By the end of the month the strategy was settled. Rice told CNN on September 23 that Iraq would be stage two in the war on terror. Six days later Rumsfeld asked General Myers to prepare war options for Iraq. Afghanistan and Al Qaeda would be the immediate response to 9/11, but after that was over Washington would move onto Iraq.

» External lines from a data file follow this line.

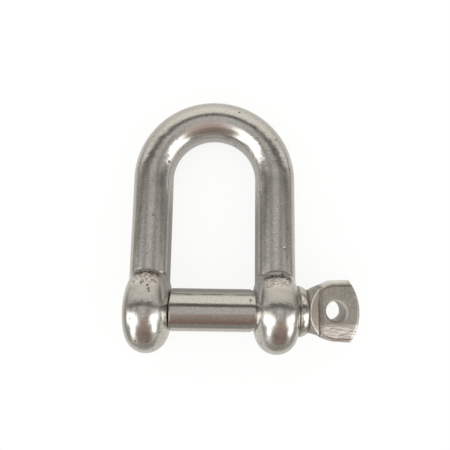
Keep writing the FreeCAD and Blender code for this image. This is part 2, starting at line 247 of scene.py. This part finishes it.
def soft_shape(nodes, across, along, centre, half_size, softness, turn=0.0, round_off=4.0):
    """A mask that is 1 inside a shape on the room's map: an oval for round_off 2, squarer for more."""
    angle = math.radians(turn)
    shifted = nodes.math("SUBTRACT", across, centre[0]), nodes.math("SUBTRACT", along, centre[1])
    reach = None
    turned = ((math.cos(angle), math.sin(angle)), (-math.sin(angle), math.cos(angle)))
    for weights, half in zip(turned, half_size):
        place = nodes.sum_of((shifted[0], weights[0] / half), (shifted[1], weights[1] / half))
        share = nodes.math("POWER", nodes.math("ABSOLUTE", place), round_off)
        reach = share if reach is None else nodes.math("ADD", reach, share)
    reach = nodes.math("POWER", reach, 1 / round_off)
    soft = softness / min(half_size)
    return nodes.ramp(reach, 1 - soft, 1 + soft, 1.0, 0.0)


def map_of_room(nodes):
    """Where a direction lies on the room's map: the angle from straight up, to the right and upwards.

    The map is in degrees. To the right is +X and upwards is +Y. A little noise makes its edges uneven.
    """
    direction = nodes.add("ShaderNodeTexCoord").outputs["Generated"]
    parts = nodes.add("ShaderNodeSeparateXYZ", {0: direction}).outputs
    tilt = nodes.math("DEGREES", nodes.math("ARCCOSINE", parts["Z"]))
    flat = nodes.math("MAXIMUM", nodes.length(parts["X"], parts["Y"], 0.0), 1e-4)
    scale = nodes.math("DIVIDE", tilt, flat)
    uneven = 5.0
    places = []
    for part, shift in ((parts["X"], 0.0), (parts["Y"], 7.0)):
        wobble = nodes.noise(direction, 3.0, 2.0, shift=shift)
        plain = nodes.math("MULTIPLY", part, scale)
        places.append(nodes.sum_of(plain, (wobble, uneven), -uneven / 2))
    return places


def paint_ceiling_and_wall(nodes, along, sides):
    """The striped grey ceiling, the pale wall beyond it, and the dark strip where the two meet."""
    colour = lit((146, 142, 135))
    stripes = (
        (0, 15, (168, 164, 156)),
        (28, 7, (130, 126, 120)),
        (47, 7, (151, 147, 141)),
        (67, 7, (112, 108, 102)),
        (88, 6, (136, 132, 123)),
    )
    for centre, half, tone in stripes:
        colour = nodes.blend(nodes.band(sides, centre, half, 1.6 * half), colour, lit(tone))

    over = nodes.math("SMOOTH_MAX", nodes.math("SUBTRACT", sides, 28.0), 0.0, 15.0)
    level = nodes.sum_of(along, (over, 0.34))
    wall = nodes.ramp(level, 41, 49)
    wall_colour = nodes.blend(nodes.ramp(sides, 45, 100), lit((209, 203, 190)), lit((180, 177, 170)))
    colour = nodes.blend(wall, colour, wall_colour)
    strip = nodes.band(level, 33.0, 8.0, 9.0)
    strip_colour = nodes.blend(nodes.ramp(sides, 35, 90), lit((80, 76, 71)), lit((116, 112, 105)))
    return nodes.blend(strip, colour, strip_colour)


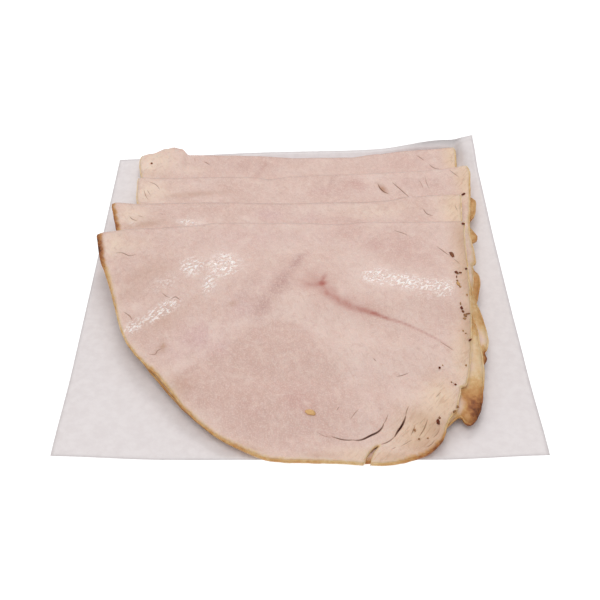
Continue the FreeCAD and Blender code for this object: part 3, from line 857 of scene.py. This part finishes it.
def stain(index, flat, kind):
    """How strongly the meat of a slice is stained with one kind of stain at each point."""
    amount = np.zeros(len(flat))
    for strength, u, v, long, wide, turn in STAINS[index].get(kind, []):
        away = flat - (u, v)
        lengthwise = away[:, 0] * math.cos(turn) + away[:, 1] * math.sin(turn)
        sideways = away[:, 1] * math.cos(turn) - away[:, 0] * math.sin(turn)
        spot = strength * np.exp(-(lengthwise / long) ** 2 - (sideways / wide) ** 2)
        amount = np.maximum(amount, spot)
    return amount


def vein_strength(flat):
    """How strongly the long vein of the front slice shows at each point."""
    rows, order = np.array(VEIN), np.arange(len(VEIN))
    away, place = near_line(flat, np.column_stack([rows[:, :2], order]))
    wide, strong = [np.interp(place, order, rows[:, column]) for column in (2, 3)]
    return strong * np.exp(-(away / wide) ** 2)


def scatter(index, loop):
    """Points all over a slice laid flat, closer together where it shows and where it folds."""
    fine = 0.85 if index == FRONT else 1.0
    shown = SLICE_DEEP if index == FRONT else 27
    zones = [(-SLICE_DEEP, -ROLL - 0.3, 2), (-ROLL, ROLL, 0.5), (ROLL + 0.3, shown, fine),
             (shown, SLICE_DEEP, 2.2)]
    found = []
    for low, high, spacing in zones:
        wide = spacing if spacing > 0.6 else 0.9
        for number, level in enumerate(np.arange(low, high, spacing * ROW_STEP)):
            columns = np.arange(-SLICE_SIDE + (number % 2) * wide / 2, SLICE_SIDE, wide)
            found += [(column, level, wide) for column in columns]
    found = np.array(found)
    found = found[inside_loop(found[:, :2], loop)]
    return found[distance_to_loop(found[:, :2], loop) > found[:, 2] * EDGE_CLEAR, :2]


def clear_of(points, others, gap):
    """The points that are further than a gap from all the others."""
    keep = np.ones(len(points), bool)
    for other in others:
        near = np.abs(points[:, 0] - other[0]) < gap
        keep[near] &= np.linalg.norm(points[near] - other, axis=1) > gap
    return points[keep]


def triangulate(loop, points):
    """Triangles that fill a loop through the points: the flat points, loop first, and triangles."""
    everything = np.vstack([loop, points])
    edges = [(n, (n + 1) % len(loop)) for n in range(len(loop))]
    found = delaunay_2d_cdt([Vector(p) for p in everything], edges, [], 1, 1e-5)
    flat = np.array([tuple(p) for p in found[0]])
    return flat, [tuple(face) for face in found[2]]


def make_meat(index):
    """The meat of one folded slice: a closed sheet that tapers a little to its edge."""
    loop = slice_loop(index, 0.9 if index == FRONT else 1.2)
    if index == FRONT:
        loop = np.vstack(add_tear(loop))
    edge = loop[:, :2] - loop_normals(loop[:, :2]) * np.minimum(loop[:, 2], EDGE_INSET)[:, None]
    cracks = np.vstack([crack_points(half_width, line) for half_width, _, line in CRACKS[index]])
    cracks = cracks[inside_loop(cracks, edge)]
    cracks = cracks[distance_to_loop(cracks, edge) > CRACK_FROM_EDGE]
    points = clear_of(scatter(index, edge), cracks, CRACK_CLEAR)
    flat, triangles = triangulate(edge, np.vstack([points, cracks]))
    inward = distance_to_loop(flat, edge)
    taper = 1 - EDGE_THINNING * np.exp(-(inward / EDGE_REACH) ** 2)
    relief = 0.09 * grain(flat, 7, index + 60) + 0.04 * grain(flat, 2.6, index + 70)
    depth, dark = crack_depth(index, flat)
    outside = to_space(index, flat, LAYER / 2 * taper + relief * (inward > 0.2) - depth)
    inside = to_space(index, flat, -LAYER / 2 * taper)
    spot = np.column_stack([flat, np.full(len(flat), index * 37)])
    attributes = {"flat": np.vstack([spot, spot + (0, 0, 5)])}
    marks = {**markings(index, flat, inward, dark), **crust_strength(index, flat, inward)}
    for name, values in marks.items():
        attributes[name] = np.concatenate([values, values * (name in ("cream", "crust", "tone"))])
    points, faces = np.vstack([outside, inside]), slab(flat, triangles)
    piece = mesh_piece(f"slice_{index}_meat", points, faces, MEAT, attributes)
    fold_slice(piece)
    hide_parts(f"slice_{index}_lower_half", f"slice_{index}_fold", f"slice_{index}_upper_half")


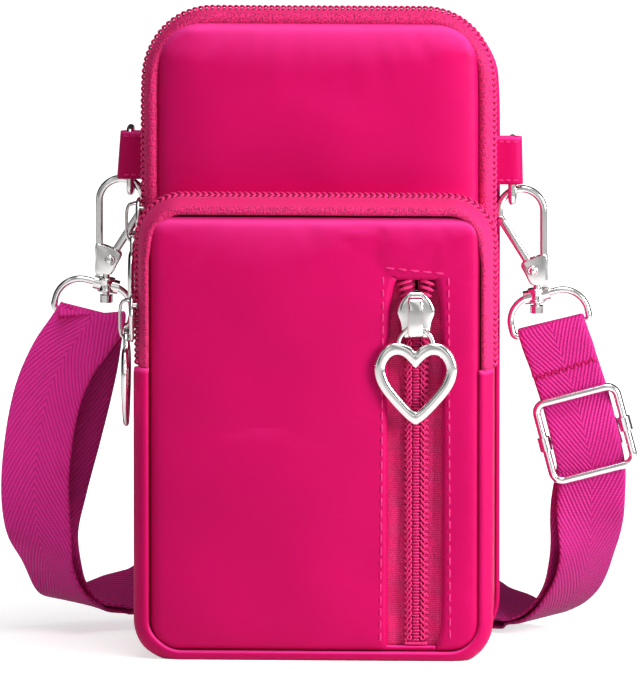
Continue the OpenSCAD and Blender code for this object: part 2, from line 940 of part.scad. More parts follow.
function loop_middle(side) = [
    side * (rivet_x + loop_bar[0]), hook_y, rivet_z - boss_drop + loop_bar[1] + lift(side)
];

// Stations round a bar, from behind it over the top to its front or back again
function wrap(middle, side, tilt, r, angles) = [
    for (a = angles)
        [middle + r * [-side * sin(tilt) * sin(a), cos(a), cos(tilt) * sin(a)],
         [side * cos(tilt), 0, sin(tilt)]]
];

loop_wrap_r = loop_wire_r + strap_t / 2 + wrap_gap;
bar_wrap_r = adjuster_wire_r + strap_t / 2 + wrap_gap;

// A point of the route, with its depth measured from the hooks' middle plane
function at(x, y, z) = [x, hook_y + y, z];

ROUTE = concat(
    [
        [at(71.6, 1.2, 80), [0.96, 0, 0.26]],
        [at(70.4, 1.6, 84.5), [0.96, 0, 0.26]],
        [at(68.9, 1.8, 88.6), [0.97, 0, 0.25]]
    ],
    wrap(loop_middle(1), 1, loop_tilt, loop_wrap_r, [0, 45, 90, 135, 180]),
    [
        [at(68.9, -1.8, 88.6), [0.97, 0, 0.25]],
        [at(70.6, -1, 84), [0.96, 0, 0.26]],
        [at(72.2, -0.4, 79.2), [0.96, 0, 0.26]],
        [at(73.8, -0.1, 74.2), [0.96, 0, 0.26]],
        [at(74.9, -0.3, 70.6), [0.96, 0, 0.26]],
        [at(77.4, -3.1, 61.5), [0.96, 0, 0.26]],
        [at(79.2, -0.4, 52.6), [0.96, 0, 0.2]],
        [at(79.5, -0.1, 48.4), [0.98, 0, 0.12]],
        [at(79.2, -0.4, 40), [0.99, 0.08, 0]],
        [at(78.9, 0.6, 33), [0.92, 0.35, 0]],
        [at(78.2, 1.8, 26), [0.79, 0.6, -0.02]],
        [at(76.2, 4.3, 18.5), [0.7, 0.72, -0.15]],
        [at(73.4, 7, 13), [0.62, 0.77, -0.18]],
        [at(69, 10.6, 7.9), [0.52, 0.83, -0.1]],
        [at(63.3, 15.1, 4.4), [0.35, 0.92, -0.02]],
        [at(57.2, 19.5, 4.5), [0.15, 0.95, 0.25]],
        [at(49.5, 21.5, 5.5), [0.05, 0.9, 0.42]],
        [at(41, 26.4, 9.5), [0, 0.65, 0.76]],
        [at(30, 39, 10.5), [0, 0.25, 0.97]],
        [at(13, 54.5, 10.6), [0, 0, 1]],
        [at(-10, 56.5, 10.6), [0, 0, 1]],
        [at(-29, 43, 10.4), [0, 0.25, 0.97]],
        [at(-44, 27.5, 10.2), [0, 0.65, 0.76]],
        [at(-54, 21.5, 9.7), [-0.1, 0.85, 0.5]],
        [at(-61.7, 19.8, 8.7), [-0.25, 0.9, 0.35]],
        [at(-70.2, 14.8, 8), [-0.55, 0.83, 0.05]],
        [at(-75.9, 6.8, 12.1), [-0.7, 0.7, -0.1]],
        [at(-79.7, 4, 21), [-0.78, 0.62, 0]],
        [at(-82.3, 0.3, 32), [-0.98, 0.2, 0]],
        [at(-83.2, -1, 44), [-1, 0, 0.05]],
        [at(-82.2, -1.6, 57), [-0.98, 0, 0.16]],
        [at(-79.8, -2, 70), [-0.97, 0, 0.24]],
        [at(-75.6, -2.2, 82), [-0.97, 0, 0.25]],
        [at(-71.2, -2, 89.4), [-0.97, 0, 0.25]]
    ],
    wrap(loop_middle(-1), -1, loop_tilt, loop_wrap_r, [180, 135, 90, 45, 0]),
    [
        [at(-68.6, 2.4, 89.4), [-0.97, 0, 0.25]],
        [at(-70, 4.2, 76), [-0.97, 0, 0.24]],
        [at(-73.8, 5.3, 60), [-0.98, 0, 0.16]],
        [at(-78, 5.3, 44), [-1, 0, 0.05]],
        [at(-80.4, 5.3, 31), [-0.98, 0.2, 0]],
        [at(-77.4, 9, 19.8), [-0.78, 0.62, 0]],
        [at(-74.8, 11.8, 13), [-0.7, 0.7, -0.1]],
        [at(-69.6, 15.2, 10), [-0.55, 0.83, 0.05]],
        [at(-61.5, 19.1, 10.6), [-0.25, 0.9, 0.35]],
        [at(-53.8, 20.5, 11.6), [-0.1, 0.85, 0.5]],
        [at(-43.3, 26, 11.9), [0, 0.65, 0.76]],
        [at(-27.8, 40.6, 11.2), [0, 0.25, 0.97]],
        [at(-9.5, 53.6, 10.8), [0, 0, 1]],
        [at(12, 51.6, 10.8), [0, 0, 1]],
        [at(28.5, 35.2, 11.4), [0, 0.25, 0.97]],
        [at(40.3, 22.6, 11.6), [0, 0.65, 0.76]],
        [at(49.3, 18.6, 8.6), [0.05, 0.9, 0.42]],
        [at(57.2, 17.2, 6.9), [0.15, 0.95, 0.25]],
        [at(62.9, 15.3, 6.5), [0.35, 0.92, -0.02]],
        [at(67.8, 12.6, 9.2), [0.52, 0.83, -0.1]],
        [at(71.7, 9.9, 13.8), [0.64, 0.76, -0.15]],
        [at(74, 7.7, 20.6), [0.72, 0.69, -0.1]],
        [at(75.9, 5.8, 29), [0.85, 0.5, 0]],
        [at(77.4, 4.4, 41), [1, 0.05, 0]],
        [at(79, 2.8, 51), [0.98, 0, 0.15]],
        [at(78, 2.1, 58), [0.96, 0, 0.26]]
    ],
    wrap([adjuster_x, adjuster_y + bar_back, adjuster_z], 1, adjuster_tilt, bar_wrap_r, [0, 45, 90, 135, 180]),
    [
        [at(78, -1.3, 59.6), [0.96, 0, 0.26]],
        [at(78.5, -0.5, 58), [0.96, 0, 0.26]],
        [at(78.9, 0, 56.4), [0.96, 0, 0.26]]
    ]
);

last = len(ROUTE) - 1;

// Smooth curve through four neighbouring entries, at share t between the middle two
function curve(a, b, c, d, t) =
    (2 * b + (c - a) * t + (2 * a - 5 * b + 4 * c - d) * t * t + (3 * b - a - 3 * c + d) * t * t * t) / 2;

function route_at(k, i) = [
    curve(ROUTE[max(k - 1, 0)][0], ROUTE[k][0], ROUTE[k + 1][0], ROUTE[min(k + 2, last)][0], i / strap_steps),
    ROUTE[k][1] * (1 - i / strap_steps) + ROUTE[k + 1][1] * i / strap_steps
];

SAMPLES = concat([for (k = [0:last - 1], i = [0:strap_steps - 1]) route_at(k, i)], [ROUTE[last]]);
ends = len(SAMPLES) - 1;

function unit(v) = v / norm(v);

function tangent(j) = unit(SAMPLES[min(j + 1, ends)][0] - SAMPLES[max(j - 1, 0)][0]);

function across(j) = unit(SAMPLES[j][1] - (SAMPLES[j][1] * tangent(j)) * tangent(j));

function section(j) =
    let (p = SAMPLES[j][0], w = across(j) * strap_w / 2, n = cross(tangent(j), across(j)) * strap_t / 2)
        [p + w + n, p - w + n, p - w - n, p + w - n];

module strap_webbing() {
    color(webbing_pink)
        polyhedron(
            points = [for (j = [0:ends]) each section(j)],
            faces = concat(
                [[0, 1, 2], [0, 2, 3]],
                [for (j = [0:ends - 1], e = [0:3]) [4 * j + e, 4 * j + 4 + e, 4 * j + (e + 1) % 4]],
                [for (j = [0:ends - 1], e = [0:3])
                    [4 * j + (e + 1) % 4, 4 * j + 4 + e, 4 * j + 4 + (e + 1) % 4]],
                [[4 * ends + 2, 4 * ends + 1, 4 * ends], [4 * ends + 3, 4 * ends + 2, 4 * ends]]
            )
        );
}

back_panel();
back_piping();
main_gusset();
main_front_panel();
main_lining();
main_zip_tape_front();
main_zip_tape_rear();
main_zip_coil_front();
main_zip_coil_rear();
main_zip_slider();
main_zip_pull();
pocket_gusset();
pocket_edge_roll();
pocket_front_panel();
pocket_zip_tape_front();
pocket_zip_tape_rear();
pocket_zip_coil_front();
pocket_zip_coil_rear();
pocket_zip_slider();
pocket_zip_pull();
front_zip_tape_left();
front_zip_tape_right();
front_zip_coil_left();
front_zip_coil_right();
front_zip_bottom_stop();
front_zip_top_stops();
front_zip_bag();
front_zip_slider();
front_zip_pull();
tab(-1);  // tab_left
tab(1);  // tab_right
ring(-1);  // ring_left
ring(1);  // ring_right
hook(-1);  // hook_left
hook(1);  // hook_right
gate(-1);  // gate_left
gate(1);  // gate_right
gate_rivet(-1);  // gate_rivet_left
gate_rivet(1);  // gate_rivet_right
gate_spring(-1);  // gate_spring_left
gate_spring(1);  // gate_spring_right
swivel_stud(-1);  // swivel_stud_left
swivel_stud(1);  // swivel_stud_right
strap_loop(-1);  // strap_loop_left
strap_loop(1);  // strap_loop_right
adjuster_frame();
adjuster_bar();
strap_webbing();
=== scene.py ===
# Upright zipped pouch with heart pulls and a clip-on webbing strap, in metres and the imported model's frame
import math

import bmesh
import bpy
import numpy as np
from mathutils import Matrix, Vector


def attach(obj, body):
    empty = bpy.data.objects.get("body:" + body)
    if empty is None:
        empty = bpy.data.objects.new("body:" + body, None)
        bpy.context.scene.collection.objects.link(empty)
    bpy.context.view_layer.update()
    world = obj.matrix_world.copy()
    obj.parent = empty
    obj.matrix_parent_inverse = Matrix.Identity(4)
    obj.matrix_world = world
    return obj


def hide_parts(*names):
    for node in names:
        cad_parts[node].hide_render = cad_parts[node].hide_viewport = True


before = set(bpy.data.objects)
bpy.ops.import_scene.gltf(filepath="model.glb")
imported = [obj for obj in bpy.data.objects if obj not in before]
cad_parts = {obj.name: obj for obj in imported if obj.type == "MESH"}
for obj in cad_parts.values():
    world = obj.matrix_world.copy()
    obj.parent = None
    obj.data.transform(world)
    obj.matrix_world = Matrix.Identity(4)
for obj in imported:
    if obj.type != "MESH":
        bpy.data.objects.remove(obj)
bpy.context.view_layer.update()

MM = 0.001
TAU = 2 * math.pi
SIDES = (("left", -1), ("right", 1))

# Camera: the photograph looks from a little to the right and a little above
AZIMUTH = math.radians(2.5)
ELEVATION = math.radians(8)
CAMERA_DISTANCE = 6.0
AIM = Vector((0.0015, -0.025, 0.0950))
VIEW_HEIGHT = 0.1976
SENSOR = 36

scene = bpy.context.scene
camera_data = bpy.data.cameras.new("camera")
camera = bpy.data.objects.new("camera", camera_data)
scene.collection.objects.link(camera)
camera_back = Vector((
    math.sin(AZIMUTH) * math.cos(ELEVATION),
    -math.cos(AZIMUTH) * math.cos(ELEVATION),
    math.sin(ELEVATION),
))
camera.location = AIM + camera_back * CAMERA_DISTANCE
camera.rotation_mode = "QUATERNION"
camera.rotation_quaternion = (-camera_back).to_track_quat("-Z", "Y")
camera_data.sensor_width = SENSOR
camera_data.lens = SENSOR * CAMERA_DISTANCE / VIEW_HEIGHT
camera_data.clip_start = 0.05
camera_data.clip_end = 20
scene.camera = camera
scene.view_settings.view_transform = "Standard"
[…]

This series of events begs the question about why there were so many in the Bush administration, including the president thinking about Iraq in the aftermath of 9/11, especially if there was no strong evidence that Saddam was involved. Some have argued that this was the result of the neoconservatives in the White House who had been pushing for action against Saddam since the 1990s. The problem with that theory was that Bush, Rumsfeld, and others were not from this camp. What then can be the explanation? Almost all of the main players in the Bush presidency felt like Iraq was unfinished business. Many had taken part in the 1991 Gulf War when the U.S. called on Iraqis to rise up and overthrow the government, but then did nothing when revolts started. They all shared the belief that Saddam should have been overthrown. They also believed in a more forceful foreign policy after eight years of the Clinton administration, which they felt had diminished American power in the world. Together these two strains of thought opened the door for Iraq to be put on the agenda, and become the second stage on the war on terror even though it was not part of 9/11, and was not a supporter of Al Qaeda. Many felt Afghanistan was not enough and Iraq had been on their minds for several years, so why not use the opportunity to get rid of Saddam.